Pendant huit ans, la photographe Axelle de Russé a suivi l’évolution du réchauffement climatique en Arctique, une réalité qui chaque jour menace un peu plus ce fragile écosystème. Sa série Arktis, sorte de dystopie polaire, cherche à nous révéler des phénomènes souvent invisibles à l’œil nu.
D’étranges lumières percent la nuit polaire. Des aurores boréales dansent par-dessus les toits de la petite ville de Longyearbyen, la plus au nord du monde. Durant quatre mois complets, ses 2000 habitant·es, mineur·es, aventurier·es et scientifiques, ne verront pas le jour. Mais ce n’est pas ce qui les inquiète, la vraie menace, c’est le réchauffement climatique. Depuis 1960, les températures ont augmenté de 8°C en été et 6°C en hiver. « Au départ, l’archipel de Svalbard était un désert de glace, isolé et inhabité, fréquenté uniquement par des pêcheurs de baleines. Jusqu’à ce qu’on y découvre du charbon et qu’une colonie de mineurs s’y installe. Aujourd’hui, une seule mine est toujours en activité et le site attire surtout des scientifiques et des compagnies de tourisme », nous raconte Axelle de Russé. Photojournaliste aguerrie, elle a réalisé de nombreux reportages et projets au long cours primés, comme ceux traitant du retour des concubines en Chine, des femmes victimes de violences sexuelles dans l’armée française, ou encore de la pratique de la GPA en Ukraine. Depuis 2016, elle se passionne pour le Grand Nord et se rend une dizaine de fois à Longyearbyen, en Norvège. Cette ville est aux avant-postes des dérèglements climatiques et doit s’adapter sans cesse aux changements de son environnement : recul de la banquise qui modifie la migration des 3000 ours polaires de la région, disparition de la neige qui laisse place à des pluies torrentielles et des coulées de boues… L’augmentation des températures s’est aussi accompagnée d’un autre phénomène moins attendu : le développement fulgurant du tourisme.

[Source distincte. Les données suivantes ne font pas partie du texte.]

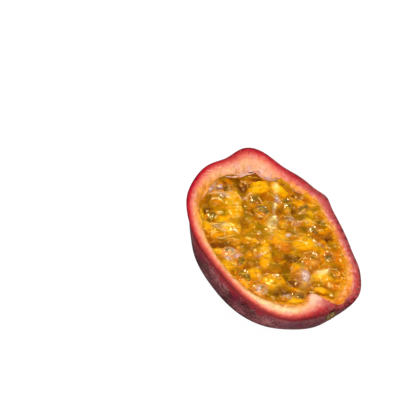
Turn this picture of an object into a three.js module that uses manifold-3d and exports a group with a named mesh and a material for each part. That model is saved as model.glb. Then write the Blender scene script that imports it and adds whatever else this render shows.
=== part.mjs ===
// Half a purple passion fruit, cut lengthwise through its stalk and lying on its skin with the cut face up.
// Millimetres, +Z up. The origin is the centre of the small flat spot it rests on, and +X runs to the stalk end.
import * as THREE from 'three';
import { mergeVertices } from 'three/addons/utils/BufferGeometryUtils.js';
import Module from 'manifold-3d';

const wasm = await Module();
wasm.setup();

// ---------------------------------------------------------------- driving dimensions
const LENGTH = 64; // stalk end to blossom end
const WIDTH = 52; // across the cut face
const DEPTH = 26.5; // cut face down to where the round bottom would reach
const REST_SHARE = 0.25; // flat spot's size, as a share of the outline
const FLOOR = 5; // rind under the pulp
const WALL = 3.9; // rind at the cut face
const LIP = 0.5; // how far the rind's inner edge overhangs the cavity
const GAP = 0.35; // clearance that keeps the rind and the pulp apart

const SEGMENTS = 72; // round the rind
const OUTER_RINGS = 11; // from the flat spot to the rim
const INNER_RINGS = 6; // from the lip to the cavity's lowest point

// Places round the cut face are angles in degrees, from the stalk at 0 towards +Y.
const OUTLINE_BULGES = [
  { at: 25, by: 2.8, spread: 13 },
  { at: 43, by: 0.5, spread: 5 },
  { at: 50, by: -0.4, spread: 10 },
  { at: 72, by: -0.6, spread: 12 },
  { at: 100, by: 1.4, spread: 5 }, // a small knob on the rim
  { at: 138, by: -1.0, spread: 8 },
  { at: 157, by: 3.3, spread: 11 },
  { at: 175, by: -1.5, spread: 8 },
  { at: 219, by: 0.5, spread: 9 },
  { at: 236, by: 1.0, spread: 19 },
  { at: 278, by: -0.6, spread: 16 },
  { at: 322, by: 0.8, spread: 16 },
  { at: 355, by: -1.2, spread: 12 },
  { at: 8, by: -0.7, spread: 6 },
];
const WALL_BULGES = [
  { at: 24, by: 2.1, spread: 15 },
  { at: 100, by: 0.7, spread: 5 },
  { at: 155, by: 1.0, spread: 14 },
  { at: 190, by: 1.0, spread: 12 },
  { at: 236, by: 0.5, spread: 12 },
  { at: 280, by: -1.2, spread: 22 },
  { at: 333, by: 1.4, spread: 12 },
  { at: 357, by: 2.8, spread: 6 }, // fold of pith beside the stalk
  { at: 9, by: -2.6, spread: 3.5 }, // notch where the juice runs out
];
// The torn skirt of pith that hangs over the pulp at the blossom end
const SKIRT_BULGES = [
  { at: 121, by: 1.2, spread: 4 },
  { at: 147, by: 3.2, spread: 5 },
  { at: 163, by: 3.1, spread: 8 },
  { at: 207, by: 1.1, spread: 6 },
];
const RIM_WAVES = [
  { at: 150, by: 0.5, spread: 26 },
  { at: 75, by: -0.3, spread: 24 },
  { at: 230, by: 0.2, spread: 20 },
  { at: 335, by: -0.3, spread: 22 },
];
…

Une autre facette d’un monde bientôt perdu
Mais comment rendre compte de cette transformation, souvent lente et peu spectaculaire visuellement ? La photographe a dû expérimenter de nouveaux procédés, véritable tournant dans sa pratique du photojournalisme. « Lorsque j’ai atterri la première fois à Longyearbyen, il était midi et nous étions dans l’obscurité la plus complète. J’ai alors décidé de jouer sur l’atmosphère spéciale de la nuit polaire, pesante et énigmatique, donnant une sensation de fin du monde. Quelque temps plus tard, je me suis fait voler mes disques durs, et n’ai pu sauver que douze photos de mes premiers voyages. Il fallait que j’y retourne, en trouvant une nouvelle technique, cette fois pour le jour polaire. J’ai choisi l’infrarouge, habituellement utilisé dans des endroits où la végétation est luxuriante. J’étais curieuse du résultat dans un endroit désertique et froid », explique-t-elle. L’infrarouge a la capacité de faire apparaître ce qui n’est pas perceptible à l’œil humain en transformant la colorimétrie de l’image : les points les « plus chauds » deviennent alors magenta. Grâce à ce procédé, les photographies d’Axelle de Russé offrent un aspect particulièrement onirique. Elle transcende les paysages classiques de l’Arctique et nous invite à observer une autre facette de ce monde bientôt perdu. Aujourd’hui, elle poursuit ce travail traitant du réchauffement climatique à Puerto Williams, ville habitée la plus au sud de la Terre, en Patagonie chilienne, et montre ainsi deux réalités jumelles à chaque extrême de notre planète.